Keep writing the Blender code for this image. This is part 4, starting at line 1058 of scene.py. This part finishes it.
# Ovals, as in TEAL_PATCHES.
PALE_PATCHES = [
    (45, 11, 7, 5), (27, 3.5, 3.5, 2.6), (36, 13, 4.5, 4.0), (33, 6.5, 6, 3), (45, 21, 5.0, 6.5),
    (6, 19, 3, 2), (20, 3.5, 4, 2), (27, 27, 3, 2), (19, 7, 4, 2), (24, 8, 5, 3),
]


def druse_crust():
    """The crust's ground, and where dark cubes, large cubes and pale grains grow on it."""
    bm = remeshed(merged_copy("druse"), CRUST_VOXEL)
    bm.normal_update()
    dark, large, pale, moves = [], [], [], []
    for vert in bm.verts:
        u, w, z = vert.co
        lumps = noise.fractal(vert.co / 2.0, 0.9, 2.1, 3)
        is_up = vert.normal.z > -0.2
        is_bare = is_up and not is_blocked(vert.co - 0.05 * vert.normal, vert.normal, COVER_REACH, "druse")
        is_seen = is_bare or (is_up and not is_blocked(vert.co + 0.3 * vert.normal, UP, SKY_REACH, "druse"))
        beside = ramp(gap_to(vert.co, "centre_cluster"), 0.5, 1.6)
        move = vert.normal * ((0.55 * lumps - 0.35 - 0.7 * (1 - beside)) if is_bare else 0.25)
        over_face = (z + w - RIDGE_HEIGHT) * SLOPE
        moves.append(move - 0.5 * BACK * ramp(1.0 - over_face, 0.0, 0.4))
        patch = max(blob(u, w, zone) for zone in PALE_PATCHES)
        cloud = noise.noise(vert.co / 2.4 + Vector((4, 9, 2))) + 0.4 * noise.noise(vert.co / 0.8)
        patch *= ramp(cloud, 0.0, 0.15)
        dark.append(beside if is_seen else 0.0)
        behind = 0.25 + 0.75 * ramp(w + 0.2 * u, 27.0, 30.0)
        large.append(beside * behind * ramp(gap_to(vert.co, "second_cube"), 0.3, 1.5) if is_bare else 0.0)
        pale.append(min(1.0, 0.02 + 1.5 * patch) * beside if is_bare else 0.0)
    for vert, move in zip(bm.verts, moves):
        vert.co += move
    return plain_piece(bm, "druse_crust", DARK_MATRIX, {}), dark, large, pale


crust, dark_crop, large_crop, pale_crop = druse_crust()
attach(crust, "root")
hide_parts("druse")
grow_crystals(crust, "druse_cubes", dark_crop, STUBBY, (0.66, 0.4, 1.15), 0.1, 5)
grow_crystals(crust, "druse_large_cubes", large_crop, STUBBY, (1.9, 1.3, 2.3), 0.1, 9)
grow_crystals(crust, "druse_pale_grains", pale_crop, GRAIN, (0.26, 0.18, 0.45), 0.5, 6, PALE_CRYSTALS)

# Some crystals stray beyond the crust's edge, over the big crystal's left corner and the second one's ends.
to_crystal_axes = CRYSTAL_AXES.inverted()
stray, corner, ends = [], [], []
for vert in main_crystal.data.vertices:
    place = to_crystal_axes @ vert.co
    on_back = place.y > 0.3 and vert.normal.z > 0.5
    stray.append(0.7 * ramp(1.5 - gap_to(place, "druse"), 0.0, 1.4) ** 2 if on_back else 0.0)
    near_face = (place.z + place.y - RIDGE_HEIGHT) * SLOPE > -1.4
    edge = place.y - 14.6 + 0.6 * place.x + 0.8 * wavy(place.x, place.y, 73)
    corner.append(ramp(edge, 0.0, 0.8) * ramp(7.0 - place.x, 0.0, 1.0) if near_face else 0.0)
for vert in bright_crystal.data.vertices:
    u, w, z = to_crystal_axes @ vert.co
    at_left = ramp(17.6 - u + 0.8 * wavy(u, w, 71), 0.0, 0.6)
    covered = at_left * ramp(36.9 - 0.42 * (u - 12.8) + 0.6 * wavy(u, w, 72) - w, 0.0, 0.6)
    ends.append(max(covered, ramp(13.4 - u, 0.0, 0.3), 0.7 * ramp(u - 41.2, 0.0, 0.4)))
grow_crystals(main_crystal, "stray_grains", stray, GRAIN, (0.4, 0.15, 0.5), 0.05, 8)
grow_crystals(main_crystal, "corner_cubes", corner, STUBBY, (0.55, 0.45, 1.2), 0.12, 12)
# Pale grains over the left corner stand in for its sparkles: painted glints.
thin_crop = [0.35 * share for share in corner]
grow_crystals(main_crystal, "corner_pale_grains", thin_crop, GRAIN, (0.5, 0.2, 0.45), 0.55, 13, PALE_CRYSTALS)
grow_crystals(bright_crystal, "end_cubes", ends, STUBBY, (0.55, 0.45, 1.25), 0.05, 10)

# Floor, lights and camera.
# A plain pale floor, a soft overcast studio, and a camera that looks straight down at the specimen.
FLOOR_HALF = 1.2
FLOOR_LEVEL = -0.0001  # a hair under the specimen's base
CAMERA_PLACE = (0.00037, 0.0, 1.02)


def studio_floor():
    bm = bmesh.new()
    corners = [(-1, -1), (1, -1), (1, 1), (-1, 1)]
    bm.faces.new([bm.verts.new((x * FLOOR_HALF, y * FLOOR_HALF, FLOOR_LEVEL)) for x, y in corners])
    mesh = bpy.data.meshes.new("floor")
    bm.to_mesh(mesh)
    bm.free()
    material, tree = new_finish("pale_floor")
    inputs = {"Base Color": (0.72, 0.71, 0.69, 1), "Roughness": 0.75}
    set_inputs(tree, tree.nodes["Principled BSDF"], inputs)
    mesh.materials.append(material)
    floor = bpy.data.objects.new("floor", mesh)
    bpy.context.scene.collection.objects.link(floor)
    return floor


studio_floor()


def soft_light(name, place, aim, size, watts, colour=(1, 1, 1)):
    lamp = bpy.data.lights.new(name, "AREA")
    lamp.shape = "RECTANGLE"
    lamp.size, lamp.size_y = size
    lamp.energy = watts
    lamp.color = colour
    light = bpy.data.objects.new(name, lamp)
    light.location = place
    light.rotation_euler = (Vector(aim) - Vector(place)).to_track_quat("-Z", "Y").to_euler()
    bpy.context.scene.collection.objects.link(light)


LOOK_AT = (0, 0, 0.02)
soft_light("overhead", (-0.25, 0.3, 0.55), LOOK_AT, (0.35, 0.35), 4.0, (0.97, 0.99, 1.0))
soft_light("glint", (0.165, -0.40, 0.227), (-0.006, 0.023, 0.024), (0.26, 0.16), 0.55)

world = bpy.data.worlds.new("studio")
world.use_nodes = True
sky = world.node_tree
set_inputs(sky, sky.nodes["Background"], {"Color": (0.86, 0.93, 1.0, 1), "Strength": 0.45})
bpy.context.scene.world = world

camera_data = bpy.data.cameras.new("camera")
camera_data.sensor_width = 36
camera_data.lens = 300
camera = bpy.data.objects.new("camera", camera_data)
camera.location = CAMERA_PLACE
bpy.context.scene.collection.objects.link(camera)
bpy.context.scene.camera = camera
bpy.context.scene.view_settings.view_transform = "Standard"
* * *
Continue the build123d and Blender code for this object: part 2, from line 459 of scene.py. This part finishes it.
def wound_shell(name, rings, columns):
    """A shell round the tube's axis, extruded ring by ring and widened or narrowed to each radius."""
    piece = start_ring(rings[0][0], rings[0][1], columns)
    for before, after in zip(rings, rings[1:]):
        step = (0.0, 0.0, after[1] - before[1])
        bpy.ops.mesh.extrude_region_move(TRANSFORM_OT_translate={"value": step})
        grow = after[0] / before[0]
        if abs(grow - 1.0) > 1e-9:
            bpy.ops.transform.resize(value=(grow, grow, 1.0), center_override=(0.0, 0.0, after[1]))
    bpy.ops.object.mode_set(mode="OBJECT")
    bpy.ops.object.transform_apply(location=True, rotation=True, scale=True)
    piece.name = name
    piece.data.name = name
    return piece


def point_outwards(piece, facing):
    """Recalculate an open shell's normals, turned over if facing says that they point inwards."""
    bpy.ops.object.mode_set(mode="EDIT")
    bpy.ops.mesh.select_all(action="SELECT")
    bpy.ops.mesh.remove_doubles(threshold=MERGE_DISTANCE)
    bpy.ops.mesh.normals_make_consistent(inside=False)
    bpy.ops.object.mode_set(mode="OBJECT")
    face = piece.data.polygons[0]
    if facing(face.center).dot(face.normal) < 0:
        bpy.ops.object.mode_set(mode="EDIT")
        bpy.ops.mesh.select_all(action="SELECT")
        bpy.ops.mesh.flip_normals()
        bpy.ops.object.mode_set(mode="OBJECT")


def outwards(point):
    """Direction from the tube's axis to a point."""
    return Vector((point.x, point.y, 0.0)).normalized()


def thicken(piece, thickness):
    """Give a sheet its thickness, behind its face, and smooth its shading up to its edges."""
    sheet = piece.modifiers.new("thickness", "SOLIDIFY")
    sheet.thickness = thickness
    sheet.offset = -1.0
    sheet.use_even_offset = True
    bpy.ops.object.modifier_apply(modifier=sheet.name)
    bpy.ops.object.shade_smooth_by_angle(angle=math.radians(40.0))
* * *
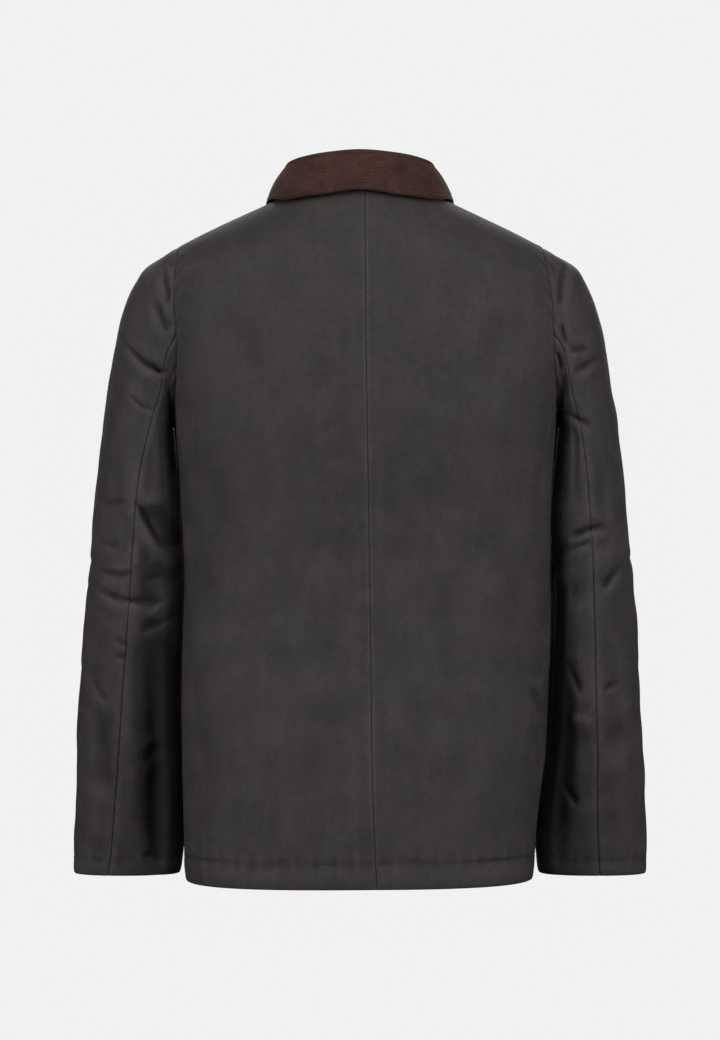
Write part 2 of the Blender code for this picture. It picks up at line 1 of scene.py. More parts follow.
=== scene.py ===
* * *
■ Written instruction: Output nothing but the number of lines in the data containing the string "Blender".

■ Expected answer: 3